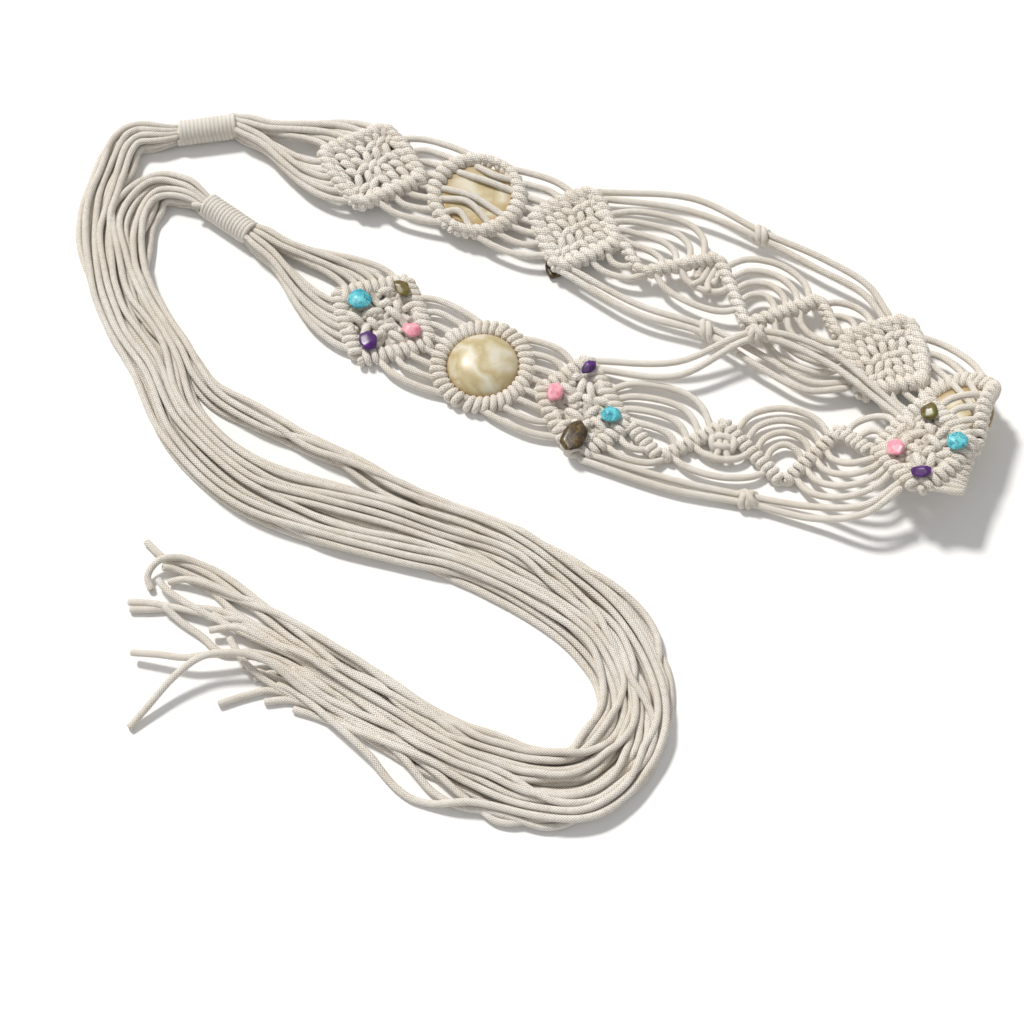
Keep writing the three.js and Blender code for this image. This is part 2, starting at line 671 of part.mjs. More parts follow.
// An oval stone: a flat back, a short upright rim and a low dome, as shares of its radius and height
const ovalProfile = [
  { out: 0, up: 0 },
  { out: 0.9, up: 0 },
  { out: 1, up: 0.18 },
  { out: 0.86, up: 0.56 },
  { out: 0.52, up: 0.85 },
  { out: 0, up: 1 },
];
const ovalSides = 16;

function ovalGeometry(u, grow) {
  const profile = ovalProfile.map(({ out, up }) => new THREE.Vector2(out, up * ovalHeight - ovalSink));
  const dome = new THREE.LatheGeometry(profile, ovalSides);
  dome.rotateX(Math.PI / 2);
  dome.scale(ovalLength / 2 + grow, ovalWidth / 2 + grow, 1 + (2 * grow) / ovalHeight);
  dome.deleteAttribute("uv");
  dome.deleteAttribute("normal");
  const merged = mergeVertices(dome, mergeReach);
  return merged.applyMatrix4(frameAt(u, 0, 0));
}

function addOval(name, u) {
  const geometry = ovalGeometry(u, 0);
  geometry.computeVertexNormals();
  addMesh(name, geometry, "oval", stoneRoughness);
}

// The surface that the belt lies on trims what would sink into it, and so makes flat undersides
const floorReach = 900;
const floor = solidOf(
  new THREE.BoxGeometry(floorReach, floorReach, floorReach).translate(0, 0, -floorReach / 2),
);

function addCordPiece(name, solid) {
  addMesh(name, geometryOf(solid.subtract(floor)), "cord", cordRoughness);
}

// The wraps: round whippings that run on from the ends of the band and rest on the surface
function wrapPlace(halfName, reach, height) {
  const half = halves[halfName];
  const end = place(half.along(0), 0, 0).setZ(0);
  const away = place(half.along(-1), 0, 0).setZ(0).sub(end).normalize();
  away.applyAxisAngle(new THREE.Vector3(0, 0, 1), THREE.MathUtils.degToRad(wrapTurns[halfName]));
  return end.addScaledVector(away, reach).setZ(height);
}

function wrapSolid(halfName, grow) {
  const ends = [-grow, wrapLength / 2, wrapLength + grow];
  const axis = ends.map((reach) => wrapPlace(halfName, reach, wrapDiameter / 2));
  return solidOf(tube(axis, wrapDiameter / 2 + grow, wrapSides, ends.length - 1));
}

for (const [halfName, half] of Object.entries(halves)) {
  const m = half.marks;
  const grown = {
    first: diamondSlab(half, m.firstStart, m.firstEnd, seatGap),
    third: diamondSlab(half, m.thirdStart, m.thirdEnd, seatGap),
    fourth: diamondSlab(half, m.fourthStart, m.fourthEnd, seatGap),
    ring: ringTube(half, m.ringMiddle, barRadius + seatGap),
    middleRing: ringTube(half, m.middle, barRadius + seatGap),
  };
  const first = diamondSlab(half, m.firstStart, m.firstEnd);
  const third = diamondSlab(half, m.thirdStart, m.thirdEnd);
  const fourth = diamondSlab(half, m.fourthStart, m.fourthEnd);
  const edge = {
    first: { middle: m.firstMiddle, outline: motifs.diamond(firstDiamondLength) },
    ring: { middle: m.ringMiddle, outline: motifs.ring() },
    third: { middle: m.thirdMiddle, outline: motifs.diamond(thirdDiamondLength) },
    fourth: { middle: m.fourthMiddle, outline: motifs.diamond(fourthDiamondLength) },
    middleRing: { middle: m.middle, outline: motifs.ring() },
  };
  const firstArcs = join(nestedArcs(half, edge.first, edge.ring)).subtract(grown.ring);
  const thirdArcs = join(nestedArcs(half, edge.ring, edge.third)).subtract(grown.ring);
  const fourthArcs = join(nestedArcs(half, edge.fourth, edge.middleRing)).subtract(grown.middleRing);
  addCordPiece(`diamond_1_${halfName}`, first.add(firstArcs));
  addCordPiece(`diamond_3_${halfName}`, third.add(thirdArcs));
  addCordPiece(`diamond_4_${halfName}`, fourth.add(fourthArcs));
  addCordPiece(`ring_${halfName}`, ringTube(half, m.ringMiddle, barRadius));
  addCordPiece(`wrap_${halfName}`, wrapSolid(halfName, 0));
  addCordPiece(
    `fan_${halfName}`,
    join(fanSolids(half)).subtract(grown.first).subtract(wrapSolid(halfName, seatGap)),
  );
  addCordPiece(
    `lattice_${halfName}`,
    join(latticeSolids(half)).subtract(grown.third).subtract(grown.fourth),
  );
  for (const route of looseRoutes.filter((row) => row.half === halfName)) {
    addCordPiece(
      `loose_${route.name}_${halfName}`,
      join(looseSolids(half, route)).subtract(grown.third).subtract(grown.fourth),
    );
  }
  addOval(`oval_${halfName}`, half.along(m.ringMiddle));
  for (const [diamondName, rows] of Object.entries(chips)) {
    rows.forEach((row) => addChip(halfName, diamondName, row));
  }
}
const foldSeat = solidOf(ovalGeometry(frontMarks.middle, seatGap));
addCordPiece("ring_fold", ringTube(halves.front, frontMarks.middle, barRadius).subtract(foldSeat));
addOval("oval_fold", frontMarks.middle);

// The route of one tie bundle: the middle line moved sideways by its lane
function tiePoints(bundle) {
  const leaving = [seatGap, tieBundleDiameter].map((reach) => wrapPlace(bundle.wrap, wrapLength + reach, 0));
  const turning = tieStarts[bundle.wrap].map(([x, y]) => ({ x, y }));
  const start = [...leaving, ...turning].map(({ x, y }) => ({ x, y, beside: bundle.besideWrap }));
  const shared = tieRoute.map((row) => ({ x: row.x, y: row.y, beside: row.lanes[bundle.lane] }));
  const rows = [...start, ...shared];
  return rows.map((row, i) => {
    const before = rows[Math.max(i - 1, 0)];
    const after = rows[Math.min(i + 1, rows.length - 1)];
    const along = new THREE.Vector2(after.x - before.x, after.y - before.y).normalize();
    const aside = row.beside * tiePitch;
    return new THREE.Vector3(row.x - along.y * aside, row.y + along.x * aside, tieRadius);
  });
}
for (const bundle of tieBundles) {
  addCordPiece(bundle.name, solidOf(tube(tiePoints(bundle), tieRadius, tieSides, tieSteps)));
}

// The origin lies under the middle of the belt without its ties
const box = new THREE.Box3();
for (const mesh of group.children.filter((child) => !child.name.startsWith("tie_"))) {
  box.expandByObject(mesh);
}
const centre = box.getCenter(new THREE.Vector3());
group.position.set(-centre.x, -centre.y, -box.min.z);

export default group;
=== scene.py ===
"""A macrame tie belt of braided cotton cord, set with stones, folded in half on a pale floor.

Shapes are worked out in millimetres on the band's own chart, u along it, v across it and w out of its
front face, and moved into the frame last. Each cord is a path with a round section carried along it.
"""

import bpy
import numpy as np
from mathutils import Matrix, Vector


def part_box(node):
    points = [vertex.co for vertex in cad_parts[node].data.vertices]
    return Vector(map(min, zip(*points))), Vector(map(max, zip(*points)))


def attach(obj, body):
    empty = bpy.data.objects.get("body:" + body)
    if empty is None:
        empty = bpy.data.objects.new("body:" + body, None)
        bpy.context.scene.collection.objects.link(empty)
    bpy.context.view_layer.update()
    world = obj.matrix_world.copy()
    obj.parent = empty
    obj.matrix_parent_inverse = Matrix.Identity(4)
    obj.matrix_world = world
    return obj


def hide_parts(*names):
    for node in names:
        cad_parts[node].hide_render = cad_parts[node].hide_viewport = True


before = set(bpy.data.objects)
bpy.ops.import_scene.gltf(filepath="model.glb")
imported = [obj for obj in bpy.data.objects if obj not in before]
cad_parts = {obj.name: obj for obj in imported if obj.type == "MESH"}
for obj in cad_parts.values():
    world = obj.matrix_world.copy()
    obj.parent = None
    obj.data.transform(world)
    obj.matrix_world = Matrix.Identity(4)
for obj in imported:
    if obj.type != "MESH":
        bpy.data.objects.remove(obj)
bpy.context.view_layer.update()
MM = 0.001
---
* _SET EXERCISE_
Quote the lines that begin at the line containing "without its ties" and end at the line containing "for node in", keeping both of those lines.

* _THE SOLUTION_
// The origin lies under the middle of the belt without its ties
const box = new THREE.Box3();
for (const mesh of group.children.filter((child) => !child.name.startsWith("tie_"))) {
  box.expandByObject(mesh);
}
const centre = box.getCenter(new THREE.Vector3());
group.position.set(-centre.x, -centre.y, -box.min.z);

export default group;
=== scene.py ===
"""A macrame tie belt of braided cotton cord, set with stones, folded in half on a pale floor.

Shapes are worked out in millimetres on the band's own chart, u along it, v across it and w out of its
front face, and moved into the frame last. Each cord is a path with a round section carried along it.
"""

import bpy
import numpy as np
from mathutils import Matrix, Vector


def part_box(node):
    points = [vertex.co for vertex in cad_parts[node].data.vertices]
    return Vector(map(min, zip(*points))), Vector(map(max, zip(*points)))


def attach(obj, body):
    empty = bpy.data.objects.get("body:" + body)
    if empty is None:
        empty = bpy.data.objects.new("body:" + body, None)
        bpy.context.scene.collection.objects.link(empty)
    bpy.context.view_layer.update()
    world = obj.matrix_world.copy()
    obj.parent = empty
    obj.matrix_parent_inverse = Matrix.Identity(4)
    obj.matrix_world = world
    return obj


def hide_parts(*names):
    for node in names:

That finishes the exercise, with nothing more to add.